The Particular Challenges of Translating Children’s Literature Into and Out of Arabic

Literature Across Frontiers Director Alexandra Büchler, Turkish children’s-book author, editor, and agent Zeynep Sevde Paksu, and Lebanese children’s book author and translator Fatima Sharafeddine spoke at the Abu Dhabi International Book Fair on Monday about the rewards and difficulties of translating children’s literature into and out of Arabic:

Clockwise from upper left: “Faten” in English, Arabic, Turkish, and Norwegian.

The session, part of the fair’s professional program, leapt straight into the challenges of helping the best stories move between languages, particularly into and out of Arabic.

In translation: mutual taboos

The stories that are considered important in European cultures, Büchler said — about abuse, bullying, teen pregnancy, drugs — are often considered inappropriate for children by Arab publishers.

One year, she said, Literature Across Frontiers (LAF) decided to promote only the translation of children’s books at the fair. The kinds of books that eventually found a publisher were mostly for younger kids. These were books she considered “really quite innocuous.”

This makes it difficult to reach young-adult audiences in the same way they’re reached in some other languages.

LAF, for instance, ran workshops in Cairo on crafting graphic novels and comics for young-adult audiences. “At the end of the project, we invited publishers and we made a presentation,” Büchler said. Yet the pieces weren’t published. The response was “our market is not ready for stories like this.”

But, she said, “it works the other way around as well.” For instance, Büchler saw an Arabic children’s book, on the topic of getting a second mother, where the protagonist’s father had married a second wife. “I found it quite shocking,” Büchler said. “But they showed reality.”

Different styles of illustration

The European illustrators’ styles were often considered to be “not realistic enough” by Arab publishers, Büchler said. “And that’s another stumbling block.”

“There are real cultural differences,” she said, both in terms of what’s considered appropriate for children and what’s considered “high quality in terms of illustration.”

Mismatch of language

In part because Arabic children’s books are written in standardized Arabic, and not in a child’s mother tongue, there is sometimes a mismatch between the language level of a book coming from another language.

“A book that addresses a nine-year-old child in the US or France, [if you] translate it into Arabic, the language is a bit ahead of the language in Lebanon, because of the difficulty of the Arabic,” Sharafeddine said. After all, these books are not translated into Lebanese Arabic, but into the standardized Arabic, which children begin learning later than they would learn English or French.

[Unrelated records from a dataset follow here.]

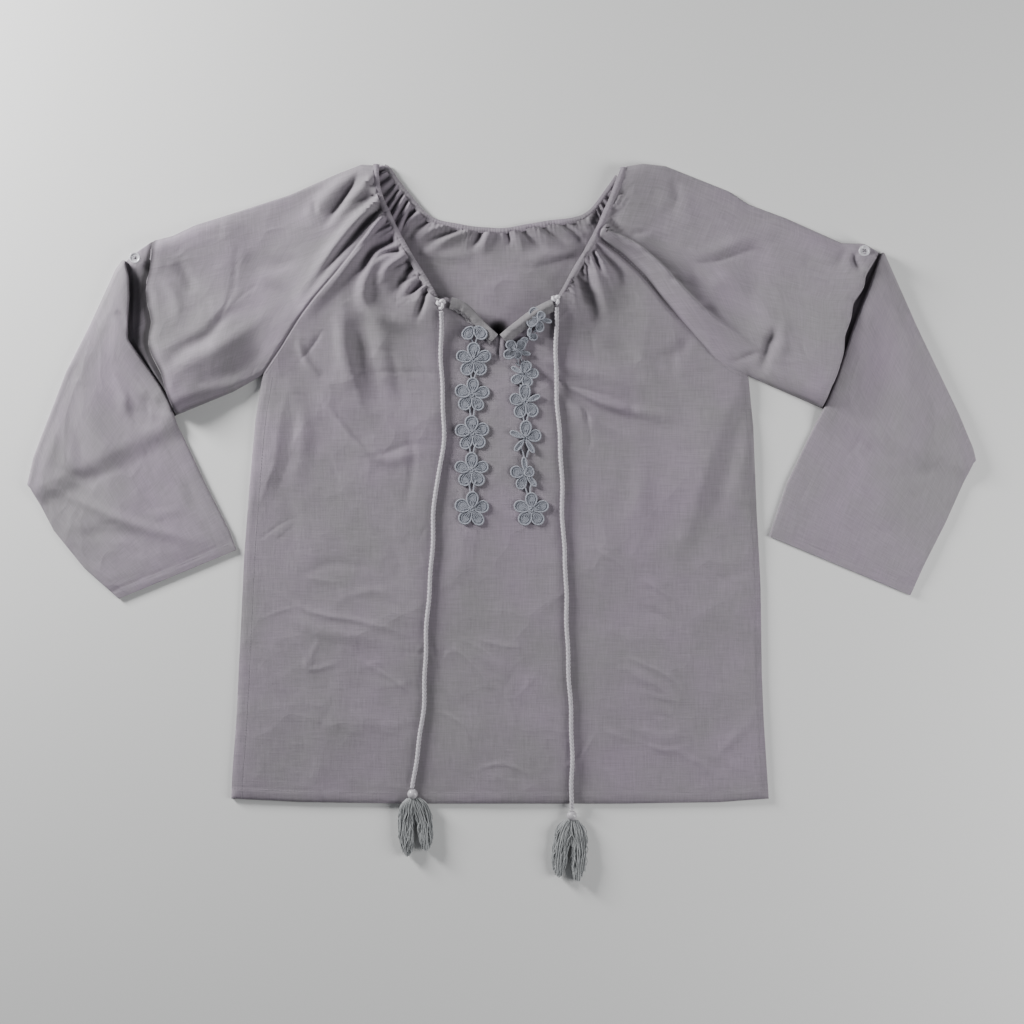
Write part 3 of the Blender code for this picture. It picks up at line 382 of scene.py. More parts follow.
# Folds: line, width at its start and its end, height, how it starts and its cross section
LEFT_FOLDS = [Fold(*row) for row in (
    ([(-126, 284), (-165, 243), (-216, 174)], 3.4, 6, -6.5, SEAM),
    ([(-119, 271), (-140, 249), (-160, 228)], 2.2, 2.6, -2.2, SEAM),
    ([(-125, 300), (-142, 288), (-157, 279)], 2.4, 3, -2.2, SEAM),
    ([(-127, 312), (-140, 306), (-152, 303)], 2.0, 2.6, -2.2, SEAM),
    ([(-107, 240), (-122, 237), (-135, 226)], 2.2, 3, -3.0, SEAM),
    ([(-99, 229), (-110, 224), (-122, 220)], 1.8, 2.4, -2.4, SEAM),
    ([(-89, 214), (-98, 211), (-108, 210)], 1.8, 2.4, -2.4, SEAM),
    ([(-122, 294), (-158, 259), (-192, 205), (-226, 146)], 8, 13, 7.0, SEAM),
    ([(-146, 322), (-164, 295), (-186, 264)], 2.8, 4, -3.0),
    ([(-136, 312), (-162, 284), (-192, 248)], 5, 9, 3.8, SEAM),
    ([(-150, 322), (-178, 300), (-206, 270)], 6, 10, 3.0),
    ([(-195, 295), (-193, 277)], 2.5, 3, -2.0),
    ([(-172, 316), (-214, 284), (-250, 240)], 9, 14, -1.6),
    ([(-124, 272), (-166, 216), (-210, 163)], 4.5, 8, 5.0, SEAM),
    ([(-114, 251), (-137, 238), (-147, 204)], 3.5, 6.5, -5.0, SEAM),
    ([(-110, 243), (-136, 222), (-142, 186), (-118, 168), (-88, 164)], 6, 8, 4.2),
    ([(-94, 224), (-107, 206), (-116, 186)], 5, 8, -5.5, SEAM),
    ([(-100, 236), (-121, 218), (-129, 196)], 4, 6, 3.2, SEAM),
    ([(-84, 206), (-96, 196), (-108, 199)], 4, 5, -4.2, SEAM),
    ([(-78, 197), (-84, 180), (-90, 163)], 3, 4.5, -4.0, SEAM),
    ([(-153, 170), (-144, 128), (-129, 74)], 6, 12, -3.0),
    ([(-169, 218), (-164, 180), (-157, 130), (-148, 88), (-136, 50)], 22, 20, 3.8, FREE, FACET),
    ([(-134, 192), (-124, 140), (-110, 92)], 11, 17, 3.0),
    ([(-168, 176), (-164, 136), (-156, 96)], 6, 9, 2.4),
    ([(-118, 150), (-109, 110), (-100, 78)], 5, 7, -1.4),
    ([(-184, 160), (-196, 142), (-211, 124)], 3, 4, -1.1, FREE, CREASE),
    ([(-212, 150), (-204, 128), (-188, 110)], 3, 5, 1.8),
    ([(-218, 112), (-230, 64), (-235, 26), (-243, 3), (-254, -30)], 17, 12, 2.2, FREE, FACET),
    ([(-222, 112), (-206, 60), (-214, -10)], 8, 10, 1.8),
    ([(-188, 88), (-162, 56), (-136, 24)], 3.0, 4, 1.6, FREE, CREASE),
    ([(-146, 26), (-124, 30), (-96, 40), (-74, 38)], 4, 3, -1.6, FREE, CREASE),
    ([(-187, 82), (-152, 40), (-118, 24), (-74, 36)], 6, 7, 1.6),
    ([(-174, 112), (-112, 116), (-52, 113)], 2.4, 2.4, -1.1, FREE, CREASE),
    ([(-98, 60), (-92, 20), (-100, -30)], 4, 5, -1.0),
    ([(-352, 112), (-330, 136), (-306, 150), (-286, 172), (-262, 186)], 8, 6, -2.2),
    ([(-336, 118), (-290, 140), (-240, 178)], 8, 10, 2.2),
    ([(-296, 160), (-280, 196), (-276, 222), (-274, 256)], 2.6, 3, -0.9, FREE, CREASE),
    ([(-268, 238), (-240, 226), (-206, 234)], 6, 8, -1.8),
    ([(-318, 98), (-276, 116), (-240, 140)], 9, 11, -2.2),
    ([(-304, 84), (-268, 102), (-244, 120)], 5, 7, 1.8),
    ([(-338, 230), (-326, 214), (-318, 196)], 6, 6, -1.6),
    ([(-352, 214), (-336, 190), (-334, 160)], 6, 8, 1.4),
    ([(-250, 208), (-222, 196), (-205, 176)], 7, 9, -2.0),
)]
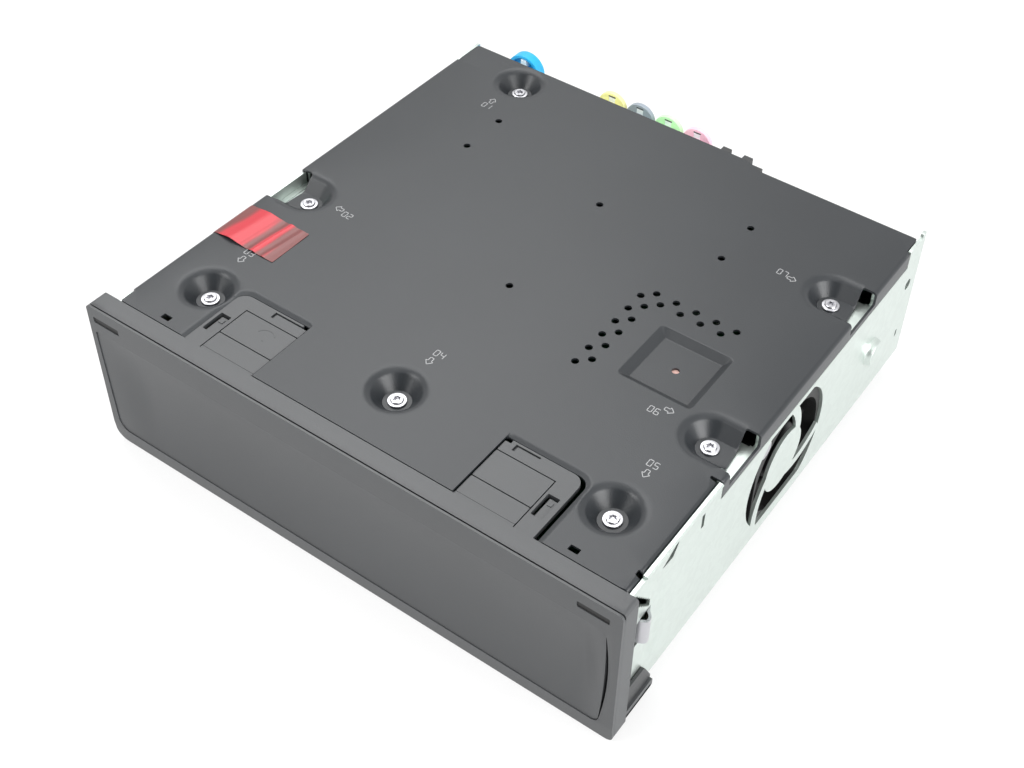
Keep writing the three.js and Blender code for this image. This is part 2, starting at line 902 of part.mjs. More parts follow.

“This is the main problem I have when translating,” Sharafeddine said. “You don’t want to simplify the meanings, because he’s nine years old. But then at school he’s not learning the language at this level.”

Turkish children’s book author and agent Paksu said, “If for London [a book] is 6+, for Lebanon it will be 9+.”

Affinity between Turkish and Arab audiences

A number of books are translated from Arabic into Turkish each year, including books from the Syrian publishing house Brightfingers, which is now located in Istanbul. Other houses, like UAE-based Kalimat, have sold several titles to Turkish publishers. Sharafeddine’s YA novel Faten was recently launched in Istanbul, and she recently traveled there, speaking to “three schools a day.”

Paksu said that part of the reason for this literary affinity is “when we compare the Middle East to Turkey, we have common traditions.” She added: “But they are different, still.”

Although Sharafeddine’s Faten was undoubtedly translated, Paksu argued that for younger children, writers should go through less a process of translation and more of adaptation. “Under the age of 13, you have to re-write the text. Because every country’s imagination style is different.”

Children understand

Paksu said there is a marked difference in Turkey, as in most Arabophone countries, between books marketed to schools and those truly written for children. Schools, she said, “consider a book like bread. I pay a dollar for this, what do I get out of it?”

Parents are much the same, she said. If a book promotes “good behavior, good manners, then it’s worth it.” But for children, the attraction is completely different.

When a child comes to your stand and looks at books, Paksu said, “they understand literature.”

The process of translation changing the text

Sharafeddine talked about translating her YA novel Faten for Groundwood books in Canada, which came out from the press as The Servant. She did the translation herself, and she said, “I discovered when you write in a different language, you say things differently.” So she changed about fifteen percent of the text for the English version, she said.

But now, she added, “we are re-printing in Arabic.” So she “went back to English and made some of the changes” to the Arabic. Not all of the changes that happened in the English edition made their way back into Arabic, she said. But some.

Is translation for children important?

“I can’t imagine my childhood without Alice in Wonderland and Winnie the Pooh,” Büchler said.

“The first book I read in my childhood was Narnia,” Paksu said. “That book made me a writer and a publisher and an independent woman, because it encouraged me to imagine. We have to translate. We also have to produce local titles.”

“We also stress that translation develops local writing,” Büchler said.